しかしながら、お客様などシロウトの方からしたらちんぷんかんぷんで、専門家でないと作成できないのが大半です。
しかも電気主任技術者にかかわる資料以外は、建設後の建屋の完成図書の保管が悪い場合が多く、ほとんど亡失してる拠点が多いはずです。これは、低圧受電や一般民家ならばなおのことです。
保管義務が無いので、破棄するのも勝手ですが、本当に無いのでしょうか?
彼らは送電線を維持管理する義務がありますが、例え新電力の需要家とはいえ、受電資料を破棄して安定供給を維持できるのでしょうか?
しばらく様子を見ていると、最初の図のように、新電力の全量供給型から部分供給型へベース供給を依頼する変更時時にも同じことを言っているのがわかりました。
いきなり部分供給になるときは、(国の指導もあり)問題なく請けるのに、金の切れ目が縁の切れ目なんですかね?
嫌がらせとしか思えませんでした。
お客様もそれを聞いたら切り替えに躊躇しますよね?
しかしながら、電力自由化を利用している需要家の資料が小売り営業部門の都合で破棄され、2020年の発送電分離時には、新電力のお客様の資料がすべて送配電会社に渡らない可能性があります。これは、恐ろしいことです。
そう考えると、電気の技術資料はやはり旧一般電気事業者の送配電部門が今からでもさかのぼって保全・保管・管理すべきです。
そういった下らない対応が続きましたところが、アクシデントが起きます。
2016年春に、業界5位にまで登りつめた新電力が破綻しました。
国は需要家保護で、旧一般電気事業者と他の新電力に速やかに受け入れるように要請しました。

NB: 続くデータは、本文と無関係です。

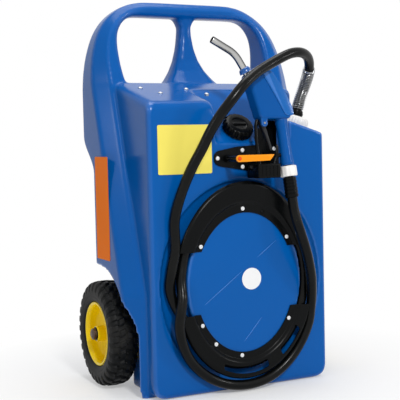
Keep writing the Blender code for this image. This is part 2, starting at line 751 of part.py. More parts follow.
def hose_route():
    """The hose's centre line, from the pump outlet over the front, round the hub and up to the nozzle."""
    start = pump_point(PUMP_CAP_HEIGHT + OUTLET_HEIGHT + 3 * GAP)
    out = pump_axis()
    foot, aim = tail_end()
    face = FRONT_Y - HOSE_RADIUS - GAP
    floor = FRONT_Y + CHANNEL_DEPTH - HOSE_RADIUS - GAP
    off_hub = HOSE_RADIUS + 0.0025
    side = HUB_A + off_hub
    wide = side + 2 * HOSE_RADIUS + 0.001
    low = HOSE_RADIUS + 0.003

    def wound(degrees, radius, y):
        turn = math.radians(degrees)
        return (radius * math.cos(turn), y, HUB_HEIGHT + radius * math.sin(turn))

    def beside_hub(degrees, y=floor, out_by=0.0):
        radius = ellipse_radius(HUB_A, HUB_B, math.radians(degrees))
        return wound(degrees, radius + off_hub + out_by, y)

    over = [start, start + out * 0.0135, start + out * 0.027, (0.2415, -0.1096, 0.8000), (0.2454, -0.1197, 0.8234),
            (0.2447, -0.1338, 0.8450), (0.2390, -0.1506, 0.8639), (0.2277, -0.1684, 0.8796), (0.2110, -0.1861, 0.8913), (0.1894, -0.2021, 0.8983),
            (0.1642, -0.2147, 0.8999), (0.1371, -0.2220, 0.8961), (0.1106, -0.2265, 0.8867), (0.0610, -0.2335, 0.8635),
            (0.0147, -0.2463, 0.8399), (-0.0268, -0.2575, 0.8105), (-0.0619, -0.2590, 0.7737), (-0.0922, -0.2495, 0.7342),
            (-0.1167, -0.2375, 0.6912), (-0.1377, -0.2267, 0.6458), (-0.1602, -0.2157, 0.6009), (-0.1880, -0.2030, 0.5300),
            (-0.2030, face - 0.002, 0.4680)]
    first = [wound(154, 0.2255, face), wound(167, 0.2175, face + 0.003), wound(180, wide, floor),
             wound(190, 0.2095, floor), wound(200, 0.2010, floor)]
    first += [beside_hub(degrees) for degrees in range(211, 391, 12)]
    first += [beside_hub(degrees, out_by=0.003) for degrees in range(403, 505, 12)]
    cross = [beside_hub(512), wound(523, side, floor - 0.001), wound(534, side, floor - 0.007),
             wound(541, side + 0.0005, floor - 0.014), wound(548, 0.1935, floor - 0.0235),
             wound(556, 0.2065, floor - 0.0290), wound(565, 0.2250, floor - 0.0290), wound(575, 0.2400, floor - 0.0255)]
    second = [wound(588, 0.2545, face - 0.006), wound(602, 0.2655, face - 0.001), wound(616, 0.2730, face),
              wound(630, HUB_HEIGHT - low, face), wound(644, 0.2730, face), wound(658, 0.2625, face),
              wound(673, 0.2480, face), wound(687, 0.2340, face - 0.0005)]
    up = [(0.2015, -0.1975, 0.2040), (0.1995, -0.2060, 0.2350), (0.1930, -0.2180, 0.2660), (0.1845, -0.2295, 0.2970),
          (0.1735, -0.2390, 0.3280), (0.1620, -0.2465, 0.3590), (0.1500, -0.2505, 0.3907), (0.1380, -0.2520, 0.4221),
          (0.1283, -0.2498, 0.4539)]
    end = [foot + aim * 0.027, foot + aim * 0.0135, foot]
    return over + first + cross + second + up + end


def nozzle_matrix():
    """Leans the nozzle back about a line under its swivel."""
    turn = Matrix.Rotation(-NOZZLE_LEAN, 4, "X")
    return Matrix.Translation(NOZZLE_PIVOT) @ turn @ Matrix.Translation(-Vector((0, 0, NOZZLE_PIVOT.z)))


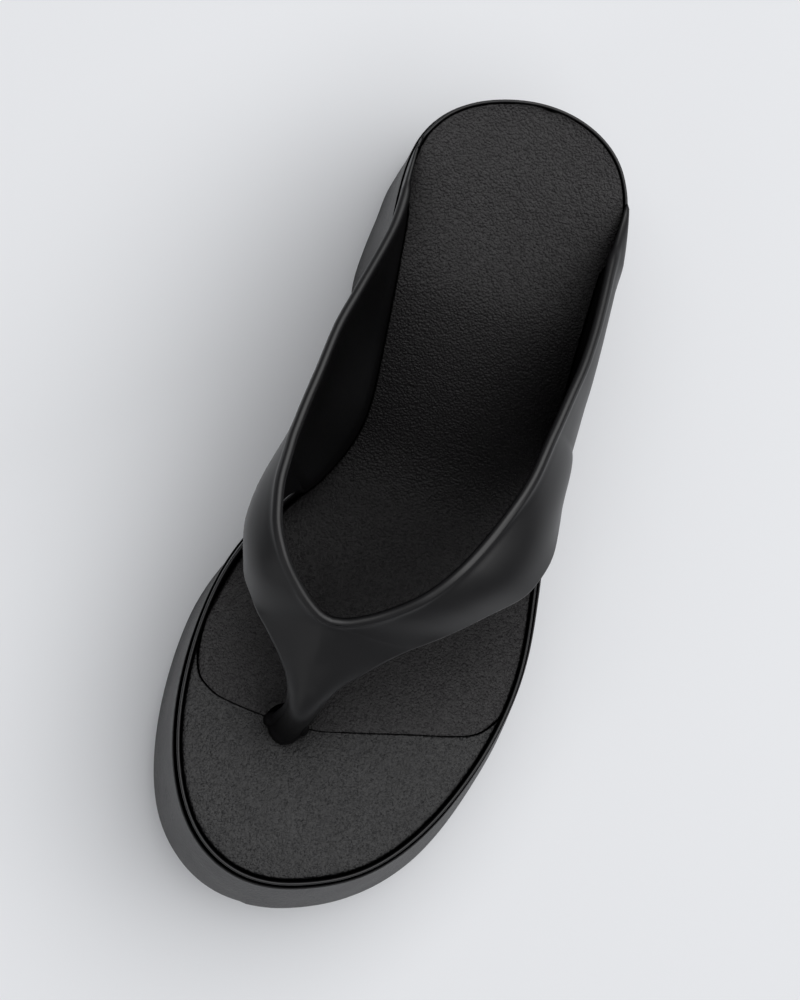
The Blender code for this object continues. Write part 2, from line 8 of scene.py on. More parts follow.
import bpy
import numpy as np
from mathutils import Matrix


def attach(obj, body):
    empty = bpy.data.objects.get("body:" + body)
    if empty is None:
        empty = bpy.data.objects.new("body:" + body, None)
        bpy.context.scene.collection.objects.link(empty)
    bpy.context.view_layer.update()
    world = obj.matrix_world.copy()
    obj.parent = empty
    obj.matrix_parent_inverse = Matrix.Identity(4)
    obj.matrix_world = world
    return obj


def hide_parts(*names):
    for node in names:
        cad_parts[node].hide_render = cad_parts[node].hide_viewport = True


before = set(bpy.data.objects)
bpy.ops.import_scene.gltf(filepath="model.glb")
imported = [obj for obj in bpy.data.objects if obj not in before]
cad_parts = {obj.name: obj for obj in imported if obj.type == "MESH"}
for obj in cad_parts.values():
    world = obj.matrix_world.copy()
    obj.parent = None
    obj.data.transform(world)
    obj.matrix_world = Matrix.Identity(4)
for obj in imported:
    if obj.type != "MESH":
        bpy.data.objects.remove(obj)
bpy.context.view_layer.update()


# ---------------------------------------------------------------- sole
# One block of foamed plastic from heel to toe. Its wall leans out from the rim, carries a fine leather-like
# grain, and ends in a smooth chamfer along the lower edge. The moulding is a single shot with a notch below
# the waist and a sprung toe.

MM = 0.001
LENGTH = 260.0                # overall length of the sole
CENTRE_X = 0.22               # middle of the widest part, put on the Z axis

SOLE_STEPS = 190              # points along each side of the rim
SHOULDER_STEPS = 6            # points over the shoulder at the top of the wall, and down the slot's side
WALL_STEPS = 26               # rows of the wall between the rim and the chamfer
UNDERSIDE_STEPS = 24          # points across the deck and the underside
CHAMFER_INSET = 0.85          # width of the chamfer for each unit of its height
EDGE_SOFT = 0.7               # how far the rounding of an edge reaches to each side
EDGE_SOFT_SHARE = 0.35        # the most that it takes of the chamfer's height
SLOT_CLEARANCE = 0.1          # between the slot's inner wall and the band
SLOT_DEPTH = 0.9              # depth of the slot, and how much deeper it is for each unit of the band's inset
SLOT_DEPTH_GAIN = 0.45
CREST_SHARE = 0.3             # where the shoulder's crest lies in the slot's width
SHOULDER_DROP = 0.35          # height of the shoulder, and how much higher it is for each unit of the slot
SHOULDER_DROP_GAIN = 0.6


class Table:
    """Rows with named columns, read between the rows as smooth curves of the first column."""

    SAMPLES = 8001
    BLUR_SHIFTS = (-1, -0.5, 0, 0.5, 1)

    def __init__(self, columns, *rows, blur=0.0):
        self.columns = columns
        self.rows = np.array(rows, dtype=float)
        self.places = np.linspace(self.rows[0, 0], self.rows[-1, 0], self.SAMPLES)
        self.curves = {name: self.cubic(name, self.places) for name in columns}
        self.even = {name: sum(self.cubic(name, self.places + blur * shift) for shift in self.BLUR_SHIFTS)
                     / len(self.BLUR_SHIFTS) for name in columns}

    def cubic(self, name, place):
        """Monotone cubic through one column, held level beyond the first and last row."""
        x = self.rows[:, 0]
        y = self.rows[:, self.columns.index(name)]
        step = np.diff(x)
        slope = np.diff(y) / step
        tangent = np.zeros(len(x))
        tangent[0], tangent[-1] = slope[0], slope[-1]
        for i in range(1, len(x) - 1):
            if slope[i - 1] * slope[i] > 0:
                before, after = 2 * step[i] + step[i - 1], step[i] + 2 * step[i - 1]
                tangent[i] = (before + after) / (before / slope[i - 1] + after / slope[i])
        place = np.clip(place, x[0], x[-1])
        i = np.clip(np.searchsorted(x, place, side="right") - 1, 0, len(step) - 1)
        t = (place - x[i]) / step[i]
        return (y[i] * (1 + 2 * t) * (1 - t) ** 2 + y[i + 1] * t * t * (3 - 2 * t)
                + step[i] * t * (1 - t) * (tangent[i] * (1 - t) - tangent[i + 1] * t))

    def curve(self, name, place):
        """One column at a place, read from finely spaced values."""
        return np.interp(place, self.places, self.curves[name])

    def at(self, name, place):
        """The same, evened out over a short stretch so that no kink shows at a row."""
        return np.interp(place, self.places, self.even[name])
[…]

後で聞きましたが、その時は旧一般電気事業者は「電気使用申込書」たった1枚で(資料が無くても)次々に迎え入れたということです。
小売り営業部門の都合を吹っ飛ばしてくれてありがとう!と言いたかったです。
しかも最近の自由化の進展で、旧一般電気事業者の離脱したお客様(新電力のお客様)への再値引き提案の勧誘営業が始まったというではないですか?